There are movies you really love, and then there are movies that feel like they were made so specifically with you in mind that the first time you watch them, they float off the screen, seep into your body, and fuse with your molecules. Lisa Frankenstein is the latter. For those of us who are a little bit (or maybe a lot bit) odd and twisted, it’s a wacky, beautiful mix of camp, horror, comedy, and romance. It’s the kind of movie I want to show everyone in my life, knowing that no one will actually want to watch with me because I’ll be watching them to make sure they’re reacting correctly. 2024 is still young, but every other movie I watch this year will be all the poorer for not being Lisa Frankenstein.
Lisa Frankenstein is everything good about movies. Lisa Frankenstein is my Barbie. Like the Creature himself, so many different pieces are patchworked together to make a wonderful whole. Animated sequences, neon 80s vibes, and a highly stylized black-and-white dream sequence with nods to silent film — why choose some of it when you could do all of it instead? I can’t believe a major studio actually took a risk on a movie this distinctive, just as much as I can’t believe Lisa Frankenstein isn’t the only thing people are talking about right now. It deserves the entire world.

This is the kind of gem audiences are treated to when women make movies — it’s truly by and for the girls. Lisa Frankenstein is the feature film debut of director Zelda Williams, and I already can’t wait to see what she’s going to do next. Together with cinematographer Paula Huidobro, Williams creates an incredible and bold-looking film that knows exactly what kind of movie it wants to be and executes it precisely. The production design, costumes, and music are all expertly woven together, and the spooky, sexy elements are perfectly balanced with the more tender emotional beats, making for a wildly fun and heartwarming ride. Lisa Frankenstein takes such a massive swing, and Williams knocks it out of the park. Writer Diablo Cody once again brings her particular talents and sharp sensibilities to craft a story about grief, female sexuality, the thorny awkwardness of coming into yourself as a woman, and the ways love can bring us to life (both literally and figuratively in this case).
Cody isn’t afraid to let women be complicated and messy, and Lisa Swallows is a mess. Dr. Frankenstein and Mary Shelley all in one, she’s still reeling from the death of her mother and her oblivious father, caustic stepmother, and outcast status at high school leave her incredibly lonely, to the degree that she feels most comfortable at the local graveyard. Feeling unseen, unheard, and unloved, it makes sense that she’d bond with the headstone of a man who can only listen to her. When a lightning strike brings him above ground, connecting with and opening up to The Creature gives Lisa new confidence and helps her find her voice again. Kathryn Newton is so charming that there’s never a moment you’re not rooting for Lisa, even as she becomes more and more unhinged and comfortable with the dark and violent turns her life begins to take as the result of the macabre surprise that digs his way out of his grave and onto her doorstep.

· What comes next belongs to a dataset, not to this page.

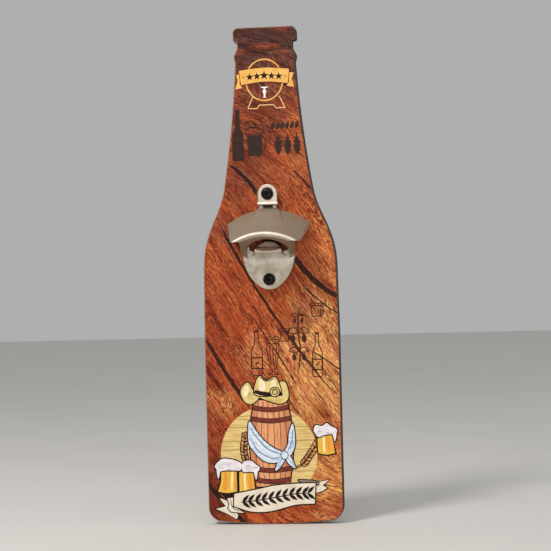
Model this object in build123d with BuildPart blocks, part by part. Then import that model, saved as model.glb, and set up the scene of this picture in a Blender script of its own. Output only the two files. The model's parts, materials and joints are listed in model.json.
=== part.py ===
"""Souvenir wall-mounted bottle opener, in millimetres.

A bottle-shaped fibreboard plaque with a printed film on its face carries a cast
opener held by two pan-head screws.  A steel keyhole plate let into its back hangs
the plaque on a wall screw.

Frame: +X to the right, +Z up, and the front faces -Y.  The back lies on the wall
plane, Y = 0.  The origin is the centre of the keyhole's round entry on that plane.
Names ending in _H are heights above the plaque's lowest point.  On the opener, U is
sideways, V is up from the lower screw and P is out of the plaque's face.
"""

import math
import os

from build123d import *

# --- Plaque -----------------------------------------------------------------------

PLAQUE_HEIGHT = 381.0  # 15 inches
BODY_HALF = 52.0
BOTTOM_RADIUS = 392.0
CORNER_RADIUS = 11.0
SIDE_TOP_H = 140.0
SHOULDER_POINTS = [(51.4, 185.0), (49.9, 211.0), (43.9, 230.0), (36.0, 249.0)]
SHOULDER_TOP = (32.2, 269.0)
NECK_MIDDLE = (26.4, 313.0)
RING_LOWER = (23.1, 352.5)
RING_CREST = (24.0, 358.8)
RING_UPPER = (21.4, 364.8)
LIP_HALF = 24.4
LIP_BOTTOM_H = 370.2
LIP_BOTTOM_RADIUS = 1.6
LIP_HOLLOW_RADIUS = 0.8
LIP_TOP_RADIUS = 4.2

CORE_THICKNESS = 11.5
FILM_THICKNESS = 0.5
EDGE_BEVEL = 0.8
BACK_BEVEL = 0.5

# --- Cast opener ------------------------------------------------------------------

LOWER_SCREW_H = 187.5
SCREW_SPACING = 65.3

PLATE_THICKNESS = 5.0
FOOT_V = -7.7
FOOT_END = (7.8, -5.0)
PLATE_SIDE = [(14.9, 2.7), (18.4, 10.5)]
PLATE_CORNER = (20.1, 17.8)
VALLEY = (16.0, 16.8)

TONGUE_FOOT_V = 10.0
TONGUE_SIDE = (9.9, 23.2)
TONGUE_TOP = 29.0
TONGUE_HOLLOW = (12.3, 19.0)
TONGUE_CORNER_RADIUS = 1.4
TOOTH_FACE = [(14.0, 5.0), (18.4, 6.3), (21.0, 8.4), (22.6, 10.2)]  # V, P
TOOTH_TIP = (23.3, 10.2)
TOOTH_BACK = (25.0, 4.6)
TOOTH_SLOPE = (29.2, 4.6)  # where the scoop's slope from the tip would end
TONGUE_WALL = 5.2
TONGUE_EDGE = 0.6
SCOOP_RADIUS = 26.0
SCOOP_DEPTH = 2.0

THROAT_HALF = 16.5  # takes a 32 mm crown cap
THROAT_TOP_V = 30.4
THROAT_ARCH_RADIUS = 24.0
THROAT_CORNER_RADIUS = 4.0
THROAT_WALL = 3.6
THROAT_FRONT = [(16.6, 2.6), (22.4, 14.4), (29.8, 25.2), (43.0, 36.0)]  # V, P
THROAT_WEB = (3.0, -2.0)  # V, P from the front of the web to its back
SILL_OUT = 3.0
SILL_EDGE = 1.0
SILL = [(18.0, 12.0), (18.0, 27.5), (14.8, 25.6), (14.2, 22.6), (8.5, 21.4), (8.5, 12.0)]

HOOD_BACK = (31.6, 53.4, 43.0)  # half width, V at the crown, V at the sides
HOOD_FRONT = (24.8, 35.4, 28.2)
HOOD_OUT = 34.0
HOOD_SECTION = 3.6
HOOD_TIP_V = 28.4
HOOD_EDGE = 1.6

ROOT_BACK = (1.0, 7.6, 54.9, 54.3, 50.0)  # P, half width, V at the crown, at the sides, underneath
ROOT_FRONT = (27.0, 15.0, 38.9, 36.3, 33.5)
ROOT_FLARE = 4.4

TAB_HALF = 7.4
TAB_THICKNESS = 4.6
TAB_BOTTOM_V = 56.6
BEAD_CENTRE = (57.8, 4.2)  # V, P
BEAD_RADIUS = 1.2
BEAD_HALF = 7.8
BEAD_END = 0.6
BRIDGE_HALF = 6.5
BRIDGE_THICKNESS = 1.8
BRIDGE_BOTTOM_V = 50.5
SLOT_HALF_LENGTH = 3.8
SLOT_BOTTOM_V = 54.7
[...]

Lisa’s Creature is a funny, brooding, yearning, protective, leading man, and Cole Sprouse is somehow able to project all of that perfectly without saying a word. As someone who has never seen Riverdale, to him, I say, “Well, hello there, sir. I was not familiar with your game.” Without the benefit of grand speeches — or any lines at all — about his feelings for Lisa, the Creature flirts with a quirk of his lips, pleads with his soft puppy dog eyes, and burrows his way into her heart with grunts and groans. He might be scary to most, but not to Lisa and not to us. They don’t know our undead 19th-century boyfriend like we do. Sprouse doesn’t need to speak; he makes Creature the ideal romantic hero using just his physicality.
(There’s also a wonderful story about sisterly love, and Liza Soberano is delightful as Lisa’s step-sister Taffy. A character like her — cheerleader and pageant queen — could easily be, and so often is, written as a bully. But Taffy is the warm beating heart at the center of Lisa Frankenstein.)

I haven’t been this all-consumed by a movie in years, and I missed the exhilarating feeling of sitting in a theater watching a film for the first time, knowing that it’s destined to be one of your favorites. Not every story can deliver scenes that have the theater literally screaming with laughter alongside a quiet line about grief that hit me right in the chest and will stay with me forever. All the comparisons to Edward Scissorhands and Corpse Bride are well made, even though Tim Burton, as much as I love his work, could never tap into the vein of the misery and delights of the female experience the way Lisa Frankenstein does.
Every classic monster would be lucky to get a movie like this.
Lisa Frankenstein, a zany film for freaks and the dream of everyone who’s always thought there’s something sexy about monsters, is available on streaming services now. It’s perfect, I’m obsessed with it, and you need to watch it.